(Modeling code records)

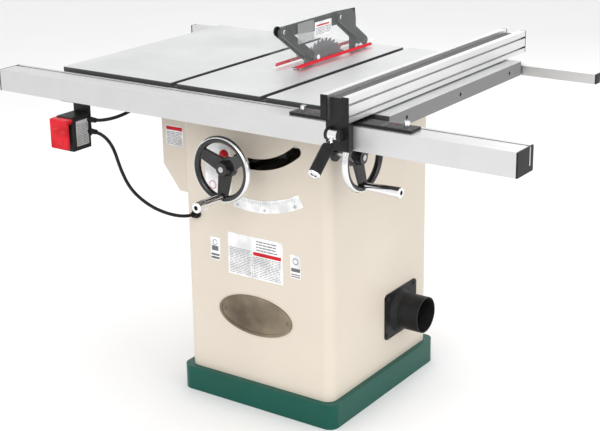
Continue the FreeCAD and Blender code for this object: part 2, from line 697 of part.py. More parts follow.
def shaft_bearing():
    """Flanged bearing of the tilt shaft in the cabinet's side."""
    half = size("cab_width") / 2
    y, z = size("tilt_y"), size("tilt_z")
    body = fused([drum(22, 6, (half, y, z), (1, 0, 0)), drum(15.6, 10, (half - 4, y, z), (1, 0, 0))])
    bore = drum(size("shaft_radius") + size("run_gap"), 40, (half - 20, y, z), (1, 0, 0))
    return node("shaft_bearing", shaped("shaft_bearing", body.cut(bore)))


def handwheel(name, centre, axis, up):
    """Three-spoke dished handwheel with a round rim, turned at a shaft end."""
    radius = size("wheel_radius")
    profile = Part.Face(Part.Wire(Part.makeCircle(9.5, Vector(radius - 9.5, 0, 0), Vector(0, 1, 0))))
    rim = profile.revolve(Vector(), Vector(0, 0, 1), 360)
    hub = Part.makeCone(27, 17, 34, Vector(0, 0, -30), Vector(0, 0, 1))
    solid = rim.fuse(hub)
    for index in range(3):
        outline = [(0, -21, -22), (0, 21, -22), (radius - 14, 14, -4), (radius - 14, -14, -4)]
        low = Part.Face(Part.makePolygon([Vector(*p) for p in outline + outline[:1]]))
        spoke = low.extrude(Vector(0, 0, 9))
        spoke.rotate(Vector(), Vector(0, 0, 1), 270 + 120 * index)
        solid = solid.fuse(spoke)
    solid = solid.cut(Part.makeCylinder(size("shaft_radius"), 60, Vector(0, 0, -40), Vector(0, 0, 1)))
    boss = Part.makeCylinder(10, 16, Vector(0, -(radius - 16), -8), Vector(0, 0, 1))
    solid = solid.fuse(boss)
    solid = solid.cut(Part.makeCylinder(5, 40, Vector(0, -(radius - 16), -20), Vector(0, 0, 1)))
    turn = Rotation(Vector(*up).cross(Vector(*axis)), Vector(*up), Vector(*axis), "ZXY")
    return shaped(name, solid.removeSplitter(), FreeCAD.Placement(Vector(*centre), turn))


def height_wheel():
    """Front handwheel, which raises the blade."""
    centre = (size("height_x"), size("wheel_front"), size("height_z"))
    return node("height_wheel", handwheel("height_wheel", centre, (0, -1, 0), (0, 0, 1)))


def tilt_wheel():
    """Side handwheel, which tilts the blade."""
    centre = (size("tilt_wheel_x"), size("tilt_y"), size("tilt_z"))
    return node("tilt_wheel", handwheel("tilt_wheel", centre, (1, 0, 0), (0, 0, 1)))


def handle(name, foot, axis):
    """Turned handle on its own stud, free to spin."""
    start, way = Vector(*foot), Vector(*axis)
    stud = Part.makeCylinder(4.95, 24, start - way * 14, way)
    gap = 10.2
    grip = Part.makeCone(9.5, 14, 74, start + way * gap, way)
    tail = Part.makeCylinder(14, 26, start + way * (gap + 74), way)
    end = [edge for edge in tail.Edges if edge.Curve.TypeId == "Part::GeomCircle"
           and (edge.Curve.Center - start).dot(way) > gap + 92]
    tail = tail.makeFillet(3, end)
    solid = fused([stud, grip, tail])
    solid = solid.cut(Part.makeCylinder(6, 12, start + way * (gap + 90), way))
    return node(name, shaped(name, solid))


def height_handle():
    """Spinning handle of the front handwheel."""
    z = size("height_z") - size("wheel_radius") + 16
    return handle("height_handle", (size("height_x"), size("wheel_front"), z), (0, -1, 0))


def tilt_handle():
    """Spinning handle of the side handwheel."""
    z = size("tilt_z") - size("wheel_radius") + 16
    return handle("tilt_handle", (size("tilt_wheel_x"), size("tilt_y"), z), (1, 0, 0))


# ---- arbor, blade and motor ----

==

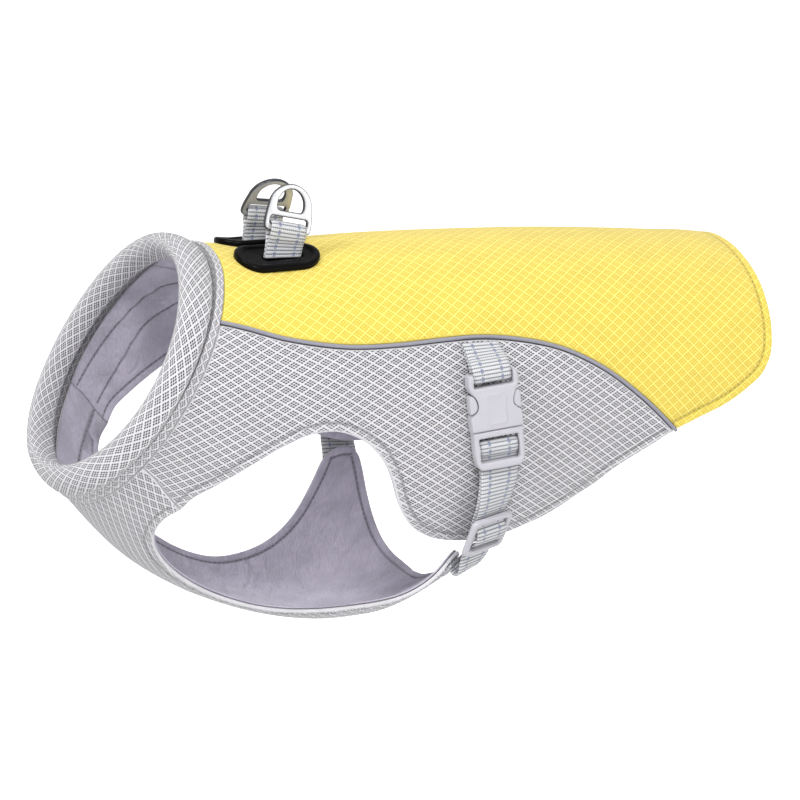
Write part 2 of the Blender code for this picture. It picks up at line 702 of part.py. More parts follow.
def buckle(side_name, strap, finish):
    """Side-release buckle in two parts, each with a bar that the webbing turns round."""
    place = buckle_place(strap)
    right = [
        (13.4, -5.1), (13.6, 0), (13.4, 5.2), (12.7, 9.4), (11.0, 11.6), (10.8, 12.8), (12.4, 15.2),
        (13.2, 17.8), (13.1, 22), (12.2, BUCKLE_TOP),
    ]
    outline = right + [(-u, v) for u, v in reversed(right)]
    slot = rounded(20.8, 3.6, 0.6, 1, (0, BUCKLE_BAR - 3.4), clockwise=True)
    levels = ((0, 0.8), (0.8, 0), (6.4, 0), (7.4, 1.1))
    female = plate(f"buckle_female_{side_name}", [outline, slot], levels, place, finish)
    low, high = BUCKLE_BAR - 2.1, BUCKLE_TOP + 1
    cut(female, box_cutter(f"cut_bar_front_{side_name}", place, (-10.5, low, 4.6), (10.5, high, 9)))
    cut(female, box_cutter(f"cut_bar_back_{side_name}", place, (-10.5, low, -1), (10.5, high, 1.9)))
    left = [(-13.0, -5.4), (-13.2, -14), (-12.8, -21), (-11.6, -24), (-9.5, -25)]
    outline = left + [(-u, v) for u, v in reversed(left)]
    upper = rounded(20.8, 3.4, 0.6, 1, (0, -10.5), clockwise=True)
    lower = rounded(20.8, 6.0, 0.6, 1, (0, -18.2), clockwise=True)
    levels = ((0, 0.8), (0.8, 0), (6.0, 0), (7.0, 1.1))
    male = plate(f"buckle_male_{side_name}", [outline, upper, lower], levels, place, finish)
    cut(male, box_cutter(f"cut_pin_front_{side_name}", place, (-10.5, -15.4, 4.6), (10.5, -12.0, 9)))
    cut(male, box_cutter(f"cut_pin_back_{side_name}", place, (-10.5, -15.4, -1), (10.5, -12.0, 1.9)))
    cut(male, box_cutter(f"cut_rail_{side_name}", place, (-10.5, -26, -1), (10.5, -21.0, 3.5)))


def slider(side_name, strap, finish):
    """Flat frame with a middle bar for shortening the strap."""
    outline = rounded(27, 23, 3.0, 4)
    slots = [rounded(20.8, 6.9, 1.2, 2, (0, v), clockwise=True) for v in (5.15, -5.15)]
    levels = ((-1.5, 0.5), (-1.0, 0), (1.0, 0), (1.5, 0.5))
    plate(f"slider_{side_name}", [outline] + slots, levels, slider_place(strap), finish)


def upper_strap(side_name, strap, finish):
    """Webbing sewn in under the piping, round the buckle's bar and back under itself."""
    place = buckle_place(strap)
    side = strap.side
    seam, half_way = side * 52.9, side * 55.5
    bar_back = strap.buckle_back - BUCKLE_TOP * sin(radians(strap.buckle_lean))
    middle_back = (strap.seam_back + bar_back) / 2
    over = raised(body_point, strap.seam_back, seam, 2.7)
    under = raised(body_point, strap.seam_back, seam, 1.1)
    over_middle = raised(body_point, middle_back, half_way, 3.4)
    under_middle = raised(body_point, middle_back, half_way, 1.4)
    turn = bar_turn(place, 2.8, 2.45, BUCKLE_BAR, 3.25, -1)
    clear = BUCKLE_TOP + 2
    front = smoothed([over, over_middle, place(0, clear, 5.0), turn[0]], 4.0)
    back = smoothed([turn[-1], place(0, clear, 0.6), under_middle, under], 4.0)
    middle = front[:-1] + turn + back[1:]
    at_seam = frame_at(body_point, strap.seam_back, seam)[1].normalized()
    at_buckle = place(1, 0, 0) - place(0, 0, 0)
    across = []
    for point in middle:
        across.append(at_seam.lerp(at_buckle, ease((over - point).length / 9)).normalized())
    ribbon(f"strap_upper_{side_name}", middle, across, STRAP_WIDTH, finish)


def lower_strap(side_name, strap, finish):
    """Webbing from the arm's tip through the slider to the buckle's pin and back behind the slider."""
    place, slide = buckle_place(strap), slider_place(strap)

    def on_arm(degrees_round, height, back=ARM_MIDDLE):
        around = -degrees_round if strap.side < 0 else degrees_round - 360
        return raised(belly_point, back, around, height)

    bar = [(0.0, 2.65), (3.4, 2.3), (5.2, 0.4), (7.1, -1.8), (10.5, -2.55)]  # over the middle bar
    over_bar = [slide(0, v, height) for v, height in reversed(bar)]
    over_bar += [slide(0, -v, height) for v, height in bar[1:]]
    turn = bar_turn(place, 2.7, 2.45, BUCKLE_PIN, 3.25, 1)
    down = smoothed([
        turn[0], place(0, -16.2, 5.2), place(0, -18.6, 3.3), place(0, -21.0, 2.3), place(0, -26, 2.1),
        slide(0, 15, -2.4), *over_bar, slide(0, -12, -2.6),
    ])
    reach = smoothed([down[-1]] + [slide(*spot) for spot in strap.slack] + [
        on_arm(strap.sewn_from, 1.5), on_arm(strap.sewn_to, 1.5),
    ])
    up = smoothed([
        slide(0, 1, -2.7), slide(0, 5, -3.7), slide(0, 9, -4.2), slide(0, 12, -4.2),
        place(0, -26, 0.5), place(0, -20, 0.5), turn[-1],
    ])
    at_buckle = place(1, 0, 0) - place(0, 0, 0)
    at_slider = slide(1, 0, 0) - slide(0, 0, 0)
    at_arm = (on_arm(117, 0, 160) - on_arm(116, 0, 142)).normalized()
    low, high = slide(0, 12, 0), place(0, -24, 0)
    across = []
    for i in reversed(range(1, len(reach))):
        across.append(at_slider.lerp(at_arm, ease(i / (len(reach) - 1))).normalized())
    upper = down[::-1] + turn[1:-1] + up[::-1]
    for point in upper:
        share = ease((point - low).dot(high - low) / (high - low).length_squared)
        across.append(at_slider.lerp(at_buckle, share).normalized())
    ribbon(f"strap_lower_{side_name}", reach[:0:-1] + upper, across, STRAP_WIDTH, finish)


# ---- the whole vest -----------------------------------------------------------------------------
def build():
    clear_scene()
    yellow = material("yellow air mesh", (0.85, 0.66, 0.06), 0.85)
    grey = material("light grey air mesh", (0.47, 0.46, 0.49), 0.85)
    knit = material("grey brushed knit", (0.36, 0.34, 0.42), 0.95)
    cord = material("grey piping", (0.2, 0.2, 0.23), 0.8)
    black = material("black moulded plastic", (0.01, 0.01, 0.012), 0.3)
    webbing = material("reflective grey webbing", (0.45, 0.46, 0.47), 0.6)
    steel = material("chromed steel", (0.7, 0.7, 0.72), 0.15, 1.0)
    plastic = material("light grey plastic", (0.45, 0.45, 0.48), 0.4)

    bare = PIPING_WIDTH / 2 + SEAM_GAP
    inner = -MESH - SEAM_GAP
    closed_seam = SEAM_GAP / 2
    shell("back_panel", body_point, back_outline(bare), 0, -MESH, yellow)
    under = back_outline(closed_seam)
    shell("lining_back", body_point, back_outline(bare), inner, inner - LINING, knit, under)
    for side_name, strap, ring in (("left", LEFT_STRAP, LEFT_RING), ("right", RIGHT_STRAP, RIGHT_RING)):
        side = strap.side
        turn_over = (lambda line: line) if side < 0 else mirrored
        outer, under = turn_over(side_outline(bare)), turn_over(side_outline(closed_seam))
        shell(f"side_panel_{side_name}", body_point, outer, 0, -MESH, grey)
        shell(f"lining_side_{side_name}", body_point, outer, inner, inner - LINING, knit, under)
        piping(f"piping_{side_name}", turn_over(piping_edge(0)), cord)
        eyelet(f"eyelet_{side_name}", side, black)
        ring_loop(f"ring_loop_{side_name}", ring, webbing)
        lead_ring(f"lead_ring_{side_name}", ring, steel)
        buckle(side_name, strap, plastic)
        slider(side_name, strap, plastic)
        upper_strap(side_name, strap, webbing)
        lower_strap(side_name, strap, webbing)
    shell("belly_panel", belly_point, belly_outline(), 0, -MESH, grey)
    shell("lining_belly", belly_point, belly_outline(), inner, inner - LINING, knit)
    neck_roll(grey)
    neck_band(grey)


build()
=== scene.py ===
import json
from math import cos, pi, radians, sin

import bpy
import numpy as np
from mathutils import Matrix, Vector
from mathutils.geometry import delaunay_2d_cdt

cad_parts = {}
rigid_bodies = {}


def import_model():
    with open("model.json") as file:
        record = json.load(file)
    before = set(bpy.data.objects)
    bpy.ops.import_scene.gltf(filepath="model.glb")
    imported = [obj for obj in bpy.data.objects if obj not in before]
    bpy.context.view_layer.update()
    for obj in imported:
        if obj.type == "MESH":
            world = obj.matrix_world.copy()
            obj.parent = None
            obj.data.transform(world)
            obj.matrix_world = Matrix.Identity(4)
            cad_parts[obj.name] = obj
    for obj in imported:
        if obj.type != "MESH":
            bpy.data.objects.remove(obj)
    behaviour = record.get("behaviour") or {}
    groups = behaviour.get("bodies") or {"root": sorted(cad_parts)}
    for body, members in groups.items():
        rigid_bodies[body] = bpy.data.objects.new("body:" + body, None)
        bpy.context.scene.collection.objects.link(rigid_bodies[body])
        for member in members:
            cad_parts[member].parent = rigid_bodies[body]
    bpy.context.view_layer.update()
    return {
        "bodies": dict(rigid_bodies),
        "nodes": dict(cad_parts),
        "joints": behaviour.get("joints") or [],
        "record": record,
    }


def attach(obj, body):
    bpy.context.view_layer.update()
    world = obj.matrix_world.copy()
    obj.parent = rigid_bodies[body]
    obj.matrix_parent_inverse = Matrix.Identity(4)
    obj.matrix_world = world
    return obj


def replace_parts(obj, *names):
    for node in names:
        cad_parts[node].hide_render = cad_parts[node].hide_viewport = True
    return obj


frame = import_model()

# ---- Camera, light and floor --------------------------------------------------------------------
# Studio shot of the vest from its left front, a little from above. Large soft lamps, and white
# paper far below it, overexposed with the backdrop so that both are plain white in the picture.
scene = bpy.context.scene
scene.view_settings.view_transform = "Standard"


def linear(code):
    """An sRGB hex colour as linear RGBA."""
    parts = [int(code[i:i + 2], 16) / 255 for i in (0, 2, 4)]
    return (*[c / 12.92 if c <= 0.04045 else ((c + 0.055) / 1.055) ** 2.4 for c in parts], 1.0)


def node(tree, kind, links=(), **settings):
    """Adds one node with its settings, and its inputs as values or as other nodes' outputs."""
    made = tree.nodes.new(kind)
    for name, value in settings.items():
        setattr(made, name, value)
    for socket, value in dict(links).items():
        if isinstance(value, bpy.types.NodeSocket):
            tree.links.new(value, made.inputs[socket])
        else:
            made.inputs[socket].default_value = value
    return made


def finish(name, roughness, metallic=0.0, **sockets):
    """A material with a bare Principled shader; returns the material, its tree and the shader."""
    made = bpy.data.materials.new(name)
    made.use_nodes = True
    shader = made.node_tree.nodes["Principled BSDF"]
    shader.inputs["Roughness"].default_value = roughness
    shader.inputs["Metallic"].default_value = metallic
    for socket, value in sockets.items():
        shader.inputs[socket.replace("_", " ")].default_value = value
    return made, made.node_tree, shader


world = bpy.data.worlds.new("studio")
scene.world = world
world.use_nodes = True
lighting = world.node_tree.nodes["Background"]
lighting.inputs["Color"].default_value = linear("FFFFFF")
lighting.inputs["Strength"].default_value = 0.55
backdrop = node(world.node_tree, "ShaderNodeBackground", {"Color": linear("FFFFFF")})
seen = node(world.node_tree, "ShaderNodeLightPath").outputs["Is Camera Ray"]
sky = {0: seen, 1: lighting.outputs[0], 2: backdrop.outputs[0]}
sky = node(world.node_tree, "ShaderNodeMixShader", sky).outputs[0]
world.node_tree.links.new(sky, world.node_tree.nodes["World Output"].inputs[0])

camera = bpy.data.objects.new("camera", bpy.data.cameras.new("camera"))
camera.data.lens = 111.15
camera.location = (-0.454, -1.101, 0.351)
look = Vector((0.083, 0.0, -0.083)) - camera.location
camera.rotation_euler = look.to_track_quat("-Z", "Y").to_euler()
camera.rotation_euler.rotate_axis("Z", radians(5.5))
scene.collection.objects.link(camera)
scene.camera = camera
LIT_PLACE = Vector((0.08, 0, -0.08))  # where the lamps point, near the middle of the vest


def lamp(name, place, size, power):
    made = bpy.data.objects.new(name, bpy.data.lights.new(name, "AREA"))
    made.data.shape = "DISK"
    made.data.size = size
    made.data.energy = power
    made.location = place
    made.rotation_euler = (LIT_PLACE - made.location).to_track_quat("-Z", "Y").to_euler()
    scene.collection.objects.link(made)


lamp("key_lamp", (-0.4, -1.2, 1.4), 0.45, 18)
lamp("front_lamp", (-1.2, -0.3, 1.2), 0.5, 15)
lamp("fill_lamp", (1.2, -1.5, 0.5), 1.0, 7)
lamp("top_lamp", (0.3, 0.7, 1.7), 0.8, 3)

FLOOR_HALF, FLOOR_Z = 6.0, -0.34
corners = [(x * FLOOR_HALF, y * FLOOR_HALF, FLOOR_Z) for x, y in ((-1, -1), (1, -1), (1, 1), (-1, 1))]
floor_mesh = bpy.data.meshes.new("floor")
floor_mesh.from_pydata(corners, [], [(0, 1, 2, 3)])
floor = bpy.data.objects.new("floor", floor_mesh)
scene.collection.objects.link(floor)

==

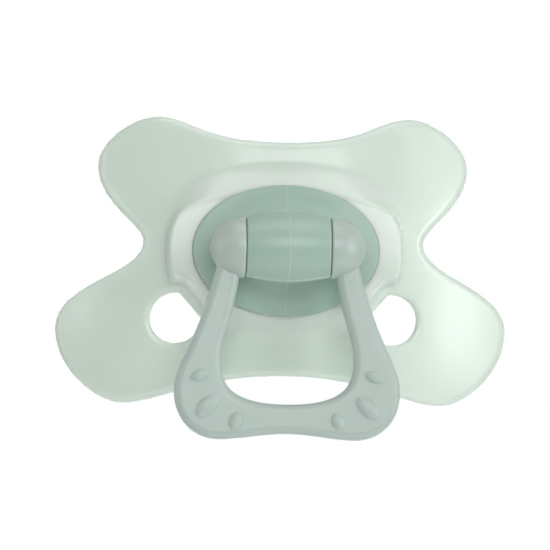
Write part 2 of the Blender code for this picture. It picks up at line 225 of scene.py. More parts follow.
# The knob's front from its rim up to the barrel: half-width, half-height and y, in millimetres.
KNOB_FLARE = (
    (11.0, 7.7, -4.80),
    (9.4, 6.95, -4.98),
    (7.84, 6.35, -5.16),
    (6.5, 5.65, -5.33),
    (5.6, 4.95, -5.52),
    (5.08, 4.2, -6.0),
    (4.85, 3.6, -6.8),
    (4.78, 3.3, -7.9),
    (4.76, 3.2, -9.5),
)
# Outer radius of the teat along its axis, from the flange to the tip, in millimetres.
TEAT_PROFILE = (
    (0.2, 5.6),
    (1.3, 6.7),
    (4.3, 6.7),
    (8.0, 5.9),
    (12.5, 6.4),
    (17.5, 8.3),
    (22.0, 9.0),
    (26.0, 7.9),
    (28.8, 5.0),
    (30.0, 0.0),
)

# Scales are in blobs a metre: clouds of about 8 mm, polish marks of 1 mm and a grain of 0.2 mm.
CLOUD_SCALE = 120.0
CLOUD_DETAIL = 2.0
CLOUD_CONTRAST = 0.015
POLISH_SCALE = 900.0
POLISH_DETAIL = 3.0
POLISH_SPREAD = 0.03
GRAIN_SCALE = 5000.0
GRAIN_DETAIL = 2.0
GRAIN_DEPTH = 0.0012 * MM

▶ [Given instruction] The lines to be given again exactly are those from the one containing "obj.data.transform(world)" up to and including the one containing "bpy.context.scene.collection.objects.link(rigid_bodies[body])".

▶ [Task output]
            obj.data.transform(world)
            obj.matrix_world = Matrix.Identity(4)
            cad_parts[obj.name] = obj
    for obj in imported:
        if obj.type != "MESH":
            bpy.data.objects.remove(obj)
    behaviour = record.get("behaviour") or {}
    groups = behaviour.get("bodies") or {"root": sorted(cad_parts)}
    for body, members in groups.items():
        rigid_bodies[body] = bpy.data.objects.new("body:" + body, None)
        bpy.context.scene.collection.objects.link(rigid_bodies[body])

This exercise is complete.